_THE EXERCISE_
Word for word, restate every line of the material.

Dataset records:
________

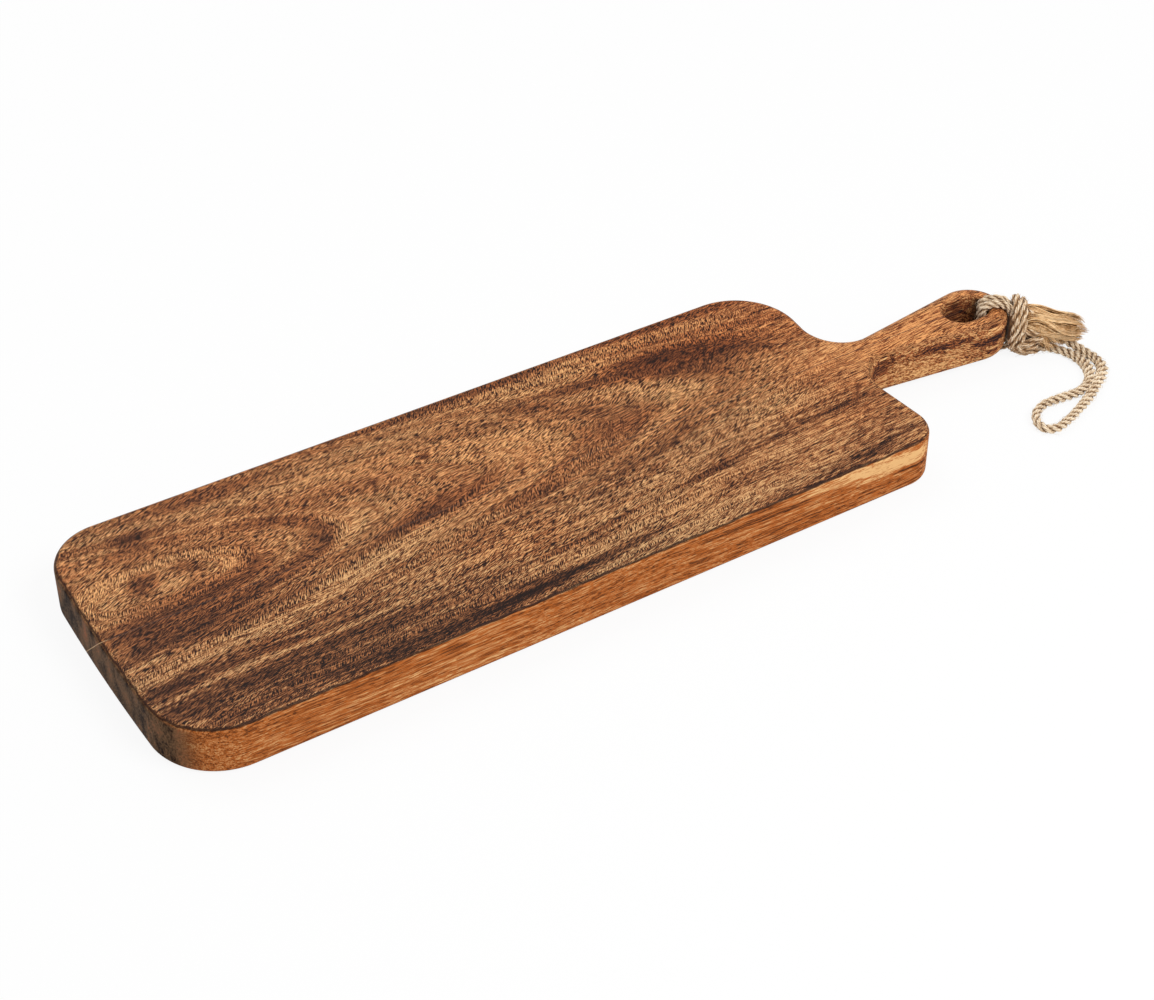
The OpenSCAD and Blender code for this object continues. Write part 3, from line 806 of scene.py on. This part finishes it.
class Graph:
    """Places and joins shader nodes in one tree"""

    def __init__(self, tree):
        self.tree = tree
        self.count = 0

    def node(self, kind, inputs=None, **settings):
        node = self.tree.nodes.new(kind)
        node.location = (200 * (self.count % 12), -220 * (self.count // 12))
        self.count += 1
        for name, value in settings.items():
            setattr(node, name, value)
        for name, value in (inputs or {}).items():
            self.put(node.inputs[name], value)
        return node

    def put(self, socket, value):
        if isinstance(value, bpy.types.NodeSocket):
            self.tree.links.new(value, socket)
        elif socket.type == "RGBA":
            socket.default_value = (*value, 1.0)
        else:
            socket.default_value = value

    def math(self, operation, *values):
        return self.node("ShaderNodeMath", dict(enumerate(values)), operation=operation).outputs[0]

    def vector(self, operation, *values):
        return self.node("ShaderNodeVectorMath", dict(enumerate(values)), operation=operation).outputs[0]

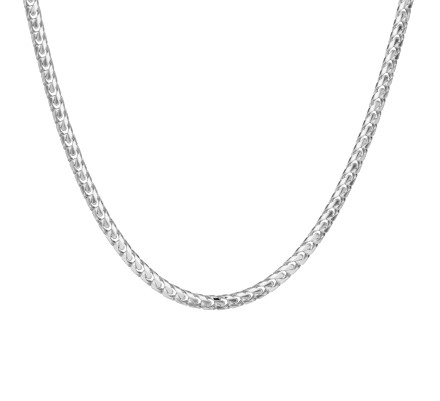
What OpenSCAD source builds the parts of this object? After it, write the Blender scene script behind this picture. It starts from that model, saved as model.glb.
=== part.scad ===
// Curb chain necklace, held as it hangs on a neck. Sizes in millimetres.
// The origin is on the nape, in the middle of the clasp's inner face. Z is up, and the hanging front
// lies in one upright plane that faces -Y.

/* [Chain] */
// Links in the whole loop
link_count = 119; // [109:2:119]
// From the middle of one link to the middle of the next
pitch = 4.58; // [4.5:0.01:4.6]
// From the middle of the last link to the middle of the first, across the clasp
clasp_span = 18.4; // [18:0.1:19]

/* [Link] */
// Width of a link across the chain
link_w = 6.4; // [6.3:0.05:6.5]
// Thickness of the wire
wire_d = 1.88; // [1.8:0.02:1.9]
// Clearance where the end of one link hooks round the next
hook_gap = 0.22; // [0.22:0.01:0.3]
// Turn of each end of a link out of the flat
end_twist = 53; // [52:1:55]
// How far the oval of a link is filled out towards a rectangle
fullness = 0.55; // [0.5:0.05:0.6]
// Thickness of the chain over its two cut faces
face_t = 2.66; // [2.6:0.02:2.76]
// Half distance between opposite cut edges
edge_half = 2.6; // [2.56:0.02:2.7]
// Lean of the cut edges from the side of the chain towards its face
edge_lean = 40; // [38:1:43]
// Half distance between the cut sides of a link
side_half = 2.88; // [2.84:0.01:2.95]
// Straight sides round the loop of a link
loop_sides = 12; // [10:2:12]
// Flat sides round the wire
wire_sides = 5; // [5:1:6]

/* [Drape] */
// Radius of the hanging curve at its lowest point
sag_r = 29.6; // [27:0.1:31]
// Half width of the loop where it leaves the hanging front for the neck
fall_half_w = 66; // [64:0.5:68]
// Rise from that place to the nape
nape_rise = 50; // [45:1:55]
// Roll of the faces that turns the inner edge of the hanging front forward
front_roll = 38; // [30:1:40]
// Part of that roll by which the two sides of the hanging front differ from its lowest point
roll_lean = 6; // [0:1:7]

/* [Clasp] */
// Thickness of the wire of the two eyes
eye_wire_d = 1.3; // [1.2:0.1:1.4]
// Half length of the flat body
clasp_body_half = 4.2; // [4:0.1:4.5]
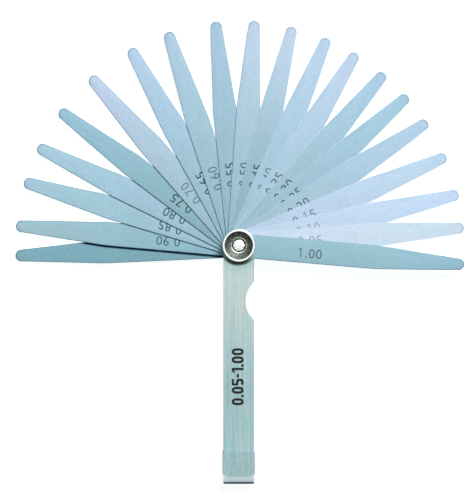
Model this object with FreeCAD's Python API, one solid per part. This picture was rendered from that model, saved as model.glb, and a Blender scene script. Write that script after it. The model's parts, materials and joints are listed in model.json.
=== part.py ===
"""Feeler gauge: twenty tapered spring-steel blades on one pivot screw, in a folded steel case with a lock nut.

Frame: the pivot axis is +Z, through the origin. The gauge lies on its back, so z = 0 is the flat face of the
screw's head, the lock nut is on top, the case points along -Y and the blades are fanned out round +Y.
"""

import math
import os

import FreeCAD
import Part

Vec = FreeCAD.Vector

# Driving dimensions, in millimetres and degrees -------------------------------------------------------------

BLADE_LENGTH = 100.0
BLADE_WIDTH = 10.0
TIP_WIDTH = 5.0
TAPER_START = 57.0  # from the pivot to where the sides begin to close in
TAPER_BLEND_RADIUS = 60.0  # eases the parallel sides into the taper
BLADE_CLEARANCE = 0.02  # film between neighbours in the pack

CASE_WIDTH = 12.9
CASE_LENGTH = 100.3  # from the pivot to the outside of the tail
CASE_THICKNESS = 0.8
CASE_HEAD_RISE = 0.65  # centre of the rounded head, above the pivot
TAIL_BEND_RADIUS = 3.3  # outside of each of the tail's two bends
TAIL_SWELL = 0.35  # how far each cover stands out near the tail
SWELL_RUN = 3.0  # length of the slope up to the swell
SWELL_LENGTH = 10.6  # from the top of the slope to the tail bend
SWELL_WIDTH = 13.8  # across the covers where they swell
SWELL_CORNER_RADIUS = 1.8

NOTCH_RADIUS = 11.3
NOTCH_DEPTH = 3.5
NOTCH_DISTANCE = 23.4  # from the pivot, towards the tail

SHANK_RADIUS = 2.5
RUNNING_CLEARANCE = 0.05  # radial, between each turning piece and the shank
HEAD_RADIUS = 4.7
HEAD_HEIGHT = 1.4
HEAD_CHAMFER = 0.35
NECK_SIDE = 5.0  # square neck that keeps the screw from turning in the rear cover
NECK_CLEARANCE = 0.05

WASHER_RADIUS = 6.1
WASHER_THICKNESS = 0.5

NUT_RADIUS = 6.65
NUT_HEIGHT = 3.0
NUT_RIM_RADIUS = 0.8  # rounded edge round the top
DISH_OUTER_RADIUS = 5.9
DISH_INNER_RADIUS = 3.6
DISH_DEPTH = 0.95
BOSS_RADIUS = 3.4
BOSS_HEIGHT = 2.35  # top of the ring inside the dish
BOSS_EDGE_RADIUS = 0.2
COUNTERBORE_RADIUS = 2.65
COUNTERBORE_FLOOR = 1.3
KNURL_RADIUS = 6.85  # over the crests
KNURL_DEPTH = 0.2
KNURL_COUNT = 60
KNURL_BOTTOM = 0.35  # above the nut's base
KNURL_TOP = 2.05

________

_THE REPLY_
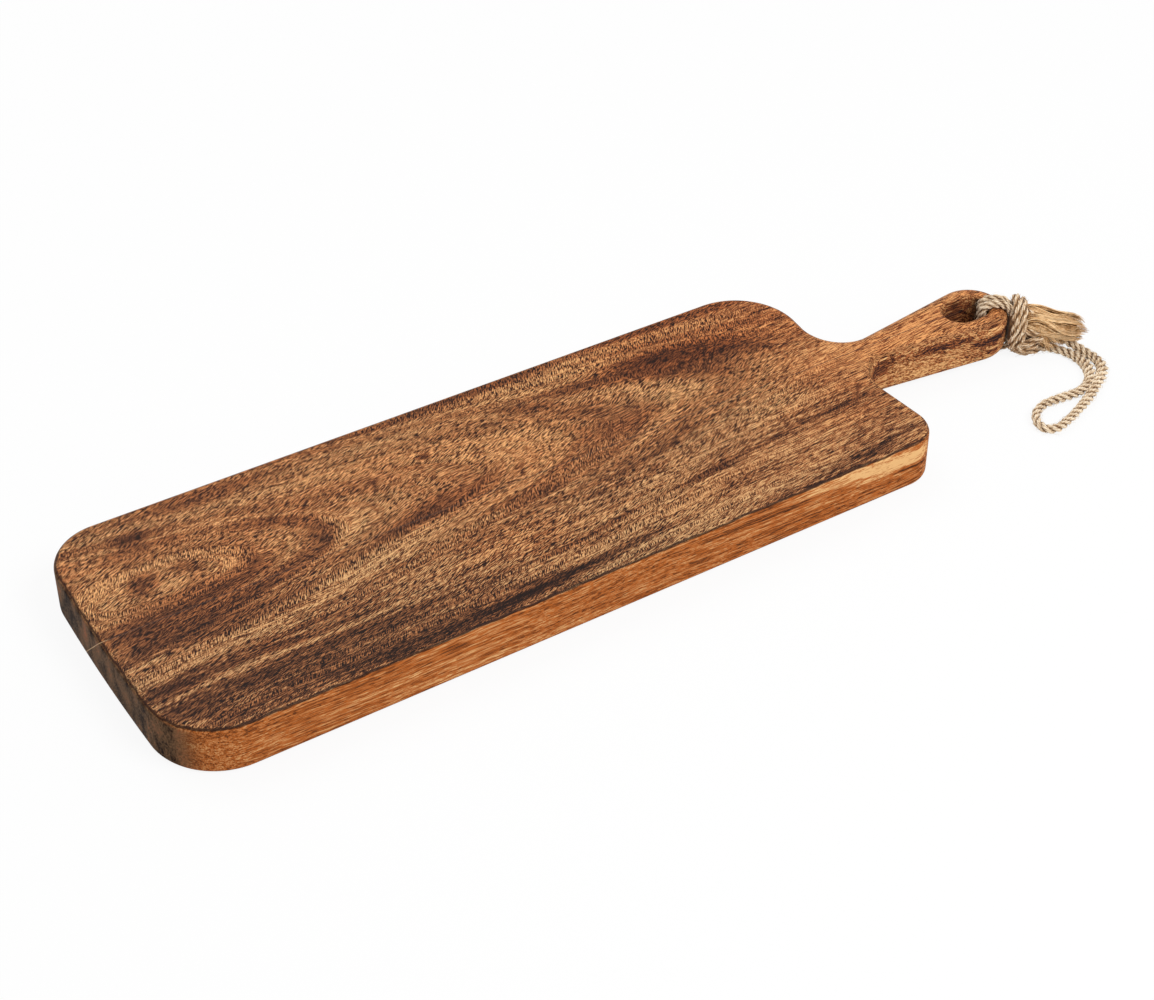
The OpenSCAD and Blender code for this object continues. Write part 3, from line 806 of scene.py on. This part finishes it.
class Graph:
    """Places and joins shader nodes in one tree"""

    def __init__(self, tree):
        self.tree = tree
        self.count = 0

    def node(self, kind, inputs=None, **settings):
        node = self.tree.nodes.new(kind)
        node.location = (200 * (self.count % 12), -220 * (self.count // 12))
        self.count += 1
        for name, value in settings.items():
            setattr(node, name, value)
        for name, value in (inputs or {}).items():
            self.put(node.inputs[name], value)
        return node

    def put(self, socket, value):
        if isinstance(value, bpy.types.NodeSocket):
            self.tree.links.new(value, socket)
        elif socket.type == "RGBA":
            socket.default_value = (*value, 1.0)
        else:
            socket.default_value = value

    def math(self, operation, *values):
        return self.node("ShaderNodeMath", dict(enumerate(values)), operation=operation).outputs[0]

    def vector(self, operation, *values):
        return self.node("ShaderNodeVectorMath", dict(enumerate(values)), operation=operation).outputs[0]

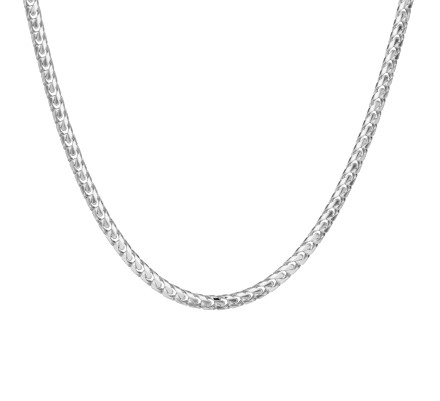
What OpenSCAD source builds the parts of this object? After it, write the Blender scene script behind this picture. It starts from that model, saved as model.glb.
=== part.scad ===
// Curb chain necklace, held as it hangs on a neck. Sizes in millimetres.
// The origin is on the nape, in the middle of the clasp's inner face. Z is up, and the hanging front
// lies in one upright plane that faces -Y.

/* [Chain] */
// Links in the whole loop
link_count = 119; // [109:2:119]
// From the middle of one link to the middle of the next
pitch = 4.58; // [4.5:0.01:4.6]
// From the middle of the last link to the middle of the first, across the clasp
clasp_span = 18.4; // [18:0.1:19]

/* [Link] */
// Width of a link across the chain
link_w = 6.4; // [6.3:0.05:6.5]
// Thickness of the wire
wire_d = 1.88; // [1.8:0.02:1.9]
// Clearance where the end of one link hooks round the next
hook_gap = 0.22; // [0.22:0.01:0.3]
// Turn of each end of a link out of the flat
end_twist = 53; // [52:1:55]
// How far the oval of a link is filled out towards a rectangle
fullness = 0.55; // [0.5:0.05:0.6]
// Thickness of the chain over its two cut faces
face_t = 2.66; // [2.6:0.02:2.76]
// Half distance between opposite cut edges
edge_half = 2.6; // [2.56:0.02:2.7]
// Lean of the cut edges from the side of the chain towards its face
edge_lean = 40; // [38:1:43]
// Half distance between the cut sides of a link
side_half = 2.88; // [2.84:0.01:2.95]
// Straight sides round the loop of a link
loop_sides = 12; // [10:2:12]
// Flat sides round the wire
wire_sides = 5; // [5:1:6]

/* [Drape] */
// Radius of the hanging curve at its lowest point
sag_r = 29.6; // [27:0.1:31]
// Half width of the loop where it leaves the hanging front for the neck
fall_half_w = 66; // [64:0.5:68]
// Rise from that place to the nape
nape_rise = 50; // [45:1:55]
// Roll of the faces that turns the inner edge of the hanging front forward
front_roll = 38; // [30:1:40]
// Part of that roll by which the two sides of the hanging front differ from its lowest point
roll_lean = 6; // [0:1:7]

/* [Clasp] */
// Thickness of the wire of the two eyes
eye_wire_d = 1.3; // [1.2:0.1:1.4]
// Half length of the flat body
clasp_body_half = 4.2; // [4:0.1:4.5]
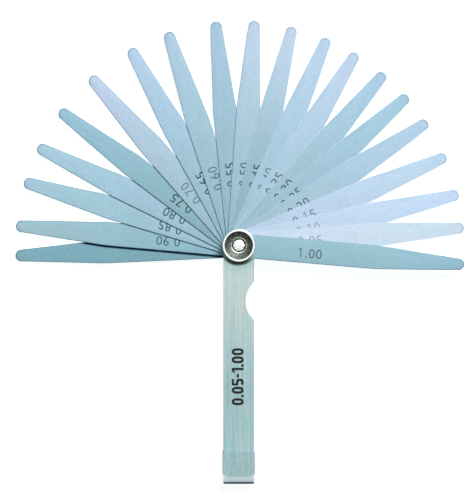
Model this object with FreeCAD's Python API, one solid per part. This picture was rendered from that model, saved as model.glb, and a Blender scene script. Write that script after it. The model's parts, materials and joints are listed in model.json.
=== part.py ===
"""Feeler gauge: twenty tapered spring-steel blades on one pivot screw, in a folded steel case with a lock nut.

Frame: the pivot axis is +Z, through the origin. The gauge lies on its back, so z = 0 is the flat face of the
screw's head, the lock nut is on top, the case points along -Y and the blades are fanned out round +Y.
"""

import math
import os

import FreeCAD
import Part

Vec = FreeCAD.Vector

# Driving dimensions, in millimetres and degrees -------------------------------------------------------------

BLADE_LENGTH = 100.0
BLADE_WIDTH = 10.0
TIP_WIDTH = 5.0
TAPER_START = 57.0  # from the pivot to where the sides begin to close in
TAPER_BLEND_RADIUS = 60.0  # eases the parallel sides into the taper
BLADE_CLEARANCE = 0.02  # film between neighbours in the pack

CASE_WIDTH = 12.9
CASE_LENGTH = 100.3  # from the pivot to the outside of the tail
CASE_THICKNESS = 0.8
CASE_HEAD_RISE = 0.65  # centre of the rounded head, above the pivot
TAIL_BEND_RADIUS = 3.3  # outside of each of the tail's two bends
TAIL_SWELL = 0.35  # how far each cover stands out near the tail
SWELL_RUN = 3.0  # length of the slope up to the swell
SWELL_LENGTH = 10.6  # from the top of the slope to the tail bend
SWELL_WIDTH = 13.8  # across the covers where they swell
SWELL_CORNER_RADIUS = 1.8

NOTCH_RADIUS = 11.3
NOTCH_DEPTH = 3.5
NOTCH_DISTANCE = 23.4  # from the pivot, towards the tail

SHANK_RADIUS = 2.5
RUNNING_CLEARANCE = 0.05  # radial, between each turning piece and the shank
HEAD_RADIUS = 4.7
HEAD_HEIGHT = 1.4
HEAD_CHAMFER = 0.35
NECK_SIDE = 5.0  # square neck that keeps the screw from turning in the rear cover
NECK_CLEARANCE = 0.05

WASHER_RADIUS = 6.1
WASHER_THICKNESS = 0.5

NUT_RADIUS = 6.65
NUT_HEIGHT = 3.0
NUT_RIM_RADIUS = 0.8  # rounded edge round the top
DISH_OUTER_RADIUS = 5.9
DISH_INNER_RADIUS = 3.6
DISH_DEPTH = 0.95
BOSS_RADIUS = 3.4
BOSS_HEIGHT = 2.35  # top of the ring inside the dish
BOSS_EDGE_RADIUS = 0.2
COUNTERBORE_RADIUS = 2.65
COUNTERBORE_FLOOR = 1.3
KNURL_RADIUS = 6.85  # over the crests
KNURL_DEPTH = 0.2
KNURL_COUNT = 60
KNURL_BOTTOM = 0.35  # above the nut's base
KNURL_TOP = 2.05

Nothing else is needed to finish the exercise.